When choosing between a utility model and an invention patent, one should also consider the risk of patent invalidation. Since inventions have to satisfy the additional patentability requirement of an inventive step (obviousness), possible invalidation actions can have additional grounds – lack of an inventive step. Therefore, in some cases, utility model patents can be considered as potentially more stable.
In both Russian and Eurasian Patent Offices, the processing of a PCT national (regional) stage application may start before the expiration of the 31-month time limit in case the applicant makes an express request to the Patent Office.
Currently: Armenia, Azerbaijan, Belarus, Kazakhstan, Kyrgyzstan, Russia, Tajikistan, and Turkmenistan are members of the Eurasian Patent Convention. Moldova left the Convention on February 27, 2012, but the patents registered on the basis of applications filed before that date, are valid.

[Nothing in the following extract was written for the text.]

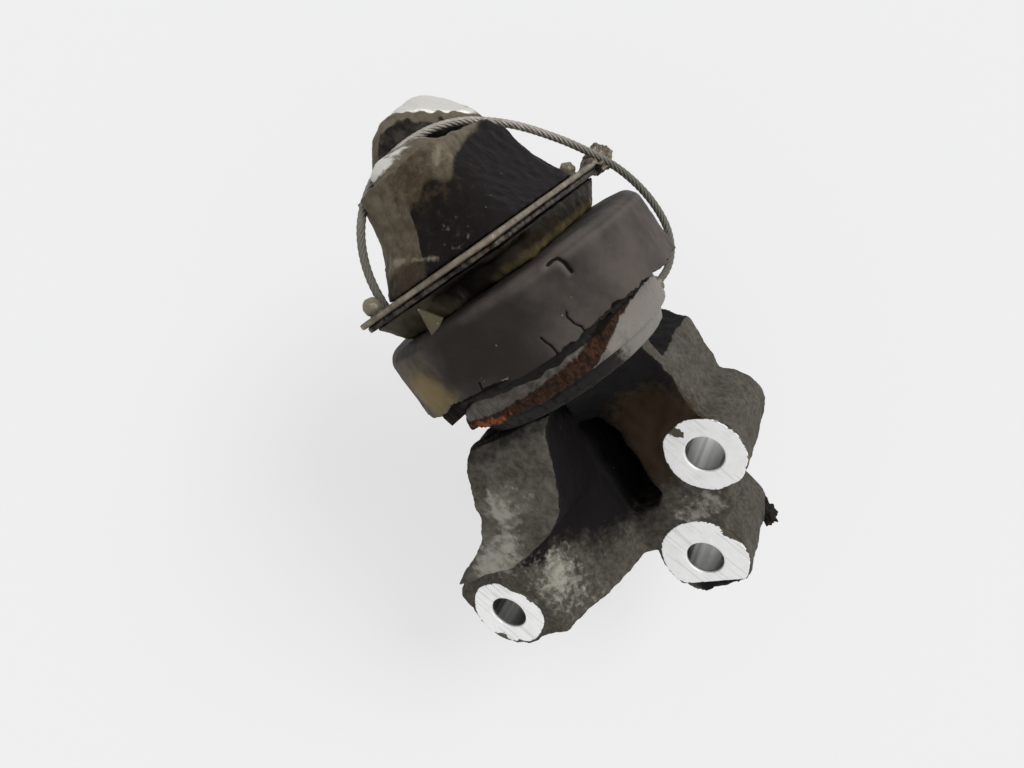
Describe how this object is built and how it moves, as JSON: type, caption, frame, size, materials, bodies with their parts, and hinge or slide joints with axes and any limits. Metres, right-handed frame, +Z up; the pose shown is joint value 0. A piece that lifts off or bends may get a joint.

No annuities are due either in the Russian Patent and Trademark Office or in the Eurasian Patent Office while the patent application is pending.
According to Russian IP law, the first accumulative annuities should be paid together with the grant and registration fee, starting from the 3rd year for Russian invention patents and from the 1st year for Russian utility model patents. The due date is counted from the date of filing the application (international filing date for PCT national phase applications).
The year from which the annuities for a Eurasian patent should be calculated depends on the national rules of each respective country and varies for different countries (1st, 2nd, or 3rd year).
It goes without saying that an applicant can file amendments to the application in response to an office action. In addition, he or she has an opportunity to file voluntary amendments (irrespective of received office actions) once, at any time after receiving the search report.